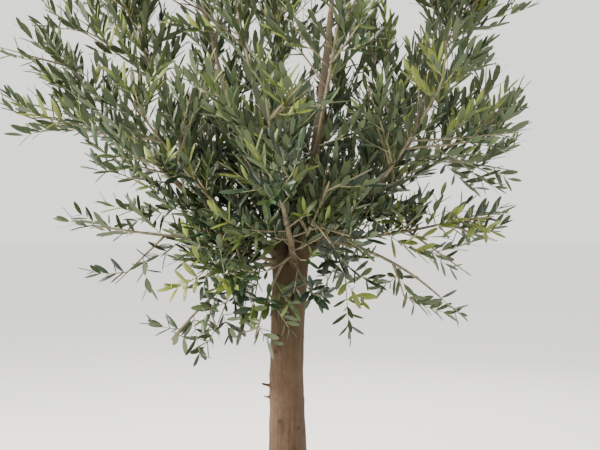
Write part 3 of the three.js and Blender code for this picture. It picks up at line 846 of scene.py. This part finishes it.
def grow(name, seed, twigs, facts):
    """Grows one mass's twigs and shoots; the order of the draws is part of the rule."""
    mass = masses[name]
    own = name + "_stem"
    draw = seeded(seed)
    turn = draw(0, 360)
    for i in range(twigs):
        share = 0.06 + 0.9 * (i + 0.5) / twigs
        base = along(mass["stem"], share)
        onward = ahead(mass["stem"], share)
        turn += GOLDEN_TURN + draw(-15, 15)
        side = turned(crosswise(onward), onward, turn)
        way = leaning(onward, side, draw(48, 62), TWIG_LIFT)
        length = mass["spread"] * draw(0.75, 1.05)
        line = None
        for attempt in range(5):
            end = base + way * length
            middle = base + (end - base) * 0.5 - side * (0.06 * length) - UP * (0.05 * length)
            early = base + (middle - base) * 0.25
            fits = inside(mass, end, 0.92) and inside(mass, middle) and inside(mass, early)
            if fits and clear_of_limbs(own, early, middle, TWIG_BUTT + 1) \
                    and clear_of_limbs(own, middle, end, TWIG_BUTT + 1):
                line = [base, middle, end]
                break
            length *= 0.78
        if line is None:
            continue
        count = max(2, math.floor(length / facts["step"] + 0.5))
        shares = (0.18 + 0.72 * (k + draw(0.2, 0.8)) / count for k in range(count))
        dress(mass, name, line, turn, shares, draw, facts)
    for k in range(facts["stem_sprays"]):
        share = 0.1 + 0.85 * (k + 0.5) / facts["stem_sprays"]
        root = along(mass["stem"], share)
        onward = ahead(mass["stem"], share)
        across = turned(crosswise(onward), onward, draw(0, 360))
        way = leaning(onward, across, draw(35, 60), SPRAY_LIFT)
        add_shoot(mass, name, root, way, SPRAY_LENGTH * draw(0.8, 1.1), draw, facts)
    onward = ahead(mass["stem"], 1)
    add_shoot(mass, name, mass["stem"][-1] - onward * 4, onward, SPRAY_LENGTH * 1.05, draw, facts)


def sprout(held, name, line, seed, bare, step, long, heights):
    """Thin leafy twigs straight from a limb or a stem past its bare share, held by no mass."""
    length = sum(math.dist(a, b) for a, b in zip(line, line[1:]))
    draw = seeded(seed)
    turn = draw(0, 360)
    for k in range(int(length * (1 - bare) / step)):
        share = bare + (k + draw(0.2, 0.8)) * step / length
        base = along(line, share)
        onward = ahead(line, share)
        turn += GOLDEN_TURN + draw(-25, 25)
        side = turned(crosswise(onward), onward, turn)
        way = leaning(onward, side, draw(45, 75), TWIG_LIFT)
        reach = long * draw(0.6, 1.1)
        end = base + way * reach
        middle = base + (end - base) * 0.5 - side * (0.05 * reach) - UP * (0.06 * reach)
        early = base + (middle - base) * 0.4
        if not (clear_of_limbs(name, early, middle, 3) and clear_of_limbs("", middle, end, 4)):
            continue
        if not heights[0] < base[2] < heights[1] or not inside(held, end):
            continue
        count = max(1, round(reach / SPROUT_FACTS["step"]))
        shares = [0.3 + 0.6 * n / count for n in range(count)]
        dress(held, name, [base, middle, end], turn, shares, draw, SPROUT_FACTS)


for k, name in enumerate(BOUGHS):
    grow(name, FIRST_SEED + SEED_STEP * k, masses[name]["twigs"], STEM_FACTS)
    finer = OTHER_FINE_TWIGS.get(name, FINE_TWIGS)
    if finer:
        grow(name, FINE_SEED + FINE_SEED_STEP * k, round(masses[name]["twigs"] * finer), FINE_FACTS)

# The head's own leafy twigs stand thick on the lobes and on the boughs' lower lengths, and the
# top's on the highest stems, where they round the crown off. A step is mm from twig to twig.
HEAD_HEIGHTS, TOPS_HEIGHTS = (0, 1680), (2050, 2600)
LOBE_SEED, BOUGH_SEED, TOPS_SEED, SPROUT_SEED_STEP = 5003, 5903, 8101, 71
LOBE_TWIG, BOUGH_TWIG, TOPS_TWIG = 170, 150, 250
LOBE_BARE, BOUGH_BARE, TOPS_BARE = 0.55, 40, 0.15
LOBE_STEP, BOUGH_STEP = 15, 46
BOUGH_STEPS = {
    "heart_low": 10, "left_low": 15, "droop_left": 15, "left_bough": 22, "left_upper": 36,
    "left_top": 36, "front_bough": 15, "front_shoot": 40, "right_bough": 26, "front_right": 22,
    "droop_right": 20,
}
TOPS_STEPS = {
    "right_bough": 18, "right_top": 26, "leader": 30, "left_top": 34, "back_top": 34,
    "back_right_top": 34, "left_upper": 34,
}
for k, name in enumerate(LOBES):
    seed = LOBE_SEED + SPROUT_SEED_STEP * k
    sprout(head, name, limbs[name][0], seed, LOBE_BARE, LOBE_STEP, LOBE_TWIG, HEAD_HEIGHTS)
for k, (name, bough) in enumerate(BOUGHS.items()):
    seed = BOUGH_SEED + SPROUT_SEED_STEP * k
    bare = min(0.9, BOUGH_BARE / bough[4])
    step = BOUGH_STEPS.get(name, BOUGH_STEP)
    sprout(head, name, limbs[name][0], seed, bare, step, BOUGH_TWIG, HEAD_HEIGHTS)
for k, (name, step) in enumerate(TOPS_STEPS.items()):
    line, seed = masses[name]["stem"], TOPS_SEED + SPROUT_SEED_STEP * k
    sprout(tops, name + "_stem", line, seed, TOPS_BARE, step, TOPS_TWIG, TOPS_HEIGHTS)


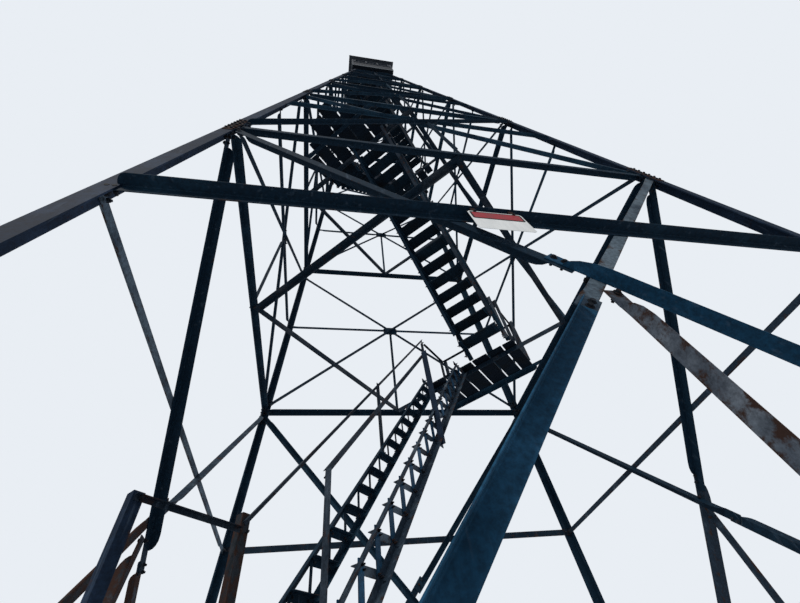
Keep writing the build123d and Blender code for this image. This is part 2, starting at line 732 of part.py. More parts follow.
####
• [Given exercise] From the data above, pick out each line containing "code" and copy it.

• [Written response]
Write part 3 of the three.js and Blender code for this picture. It picks up at line 846 of scene.py. This part finishes it.
Keep writing the build123d and Blender code for this image. This is part 2, starting at line 732 of part.py. More parts follow.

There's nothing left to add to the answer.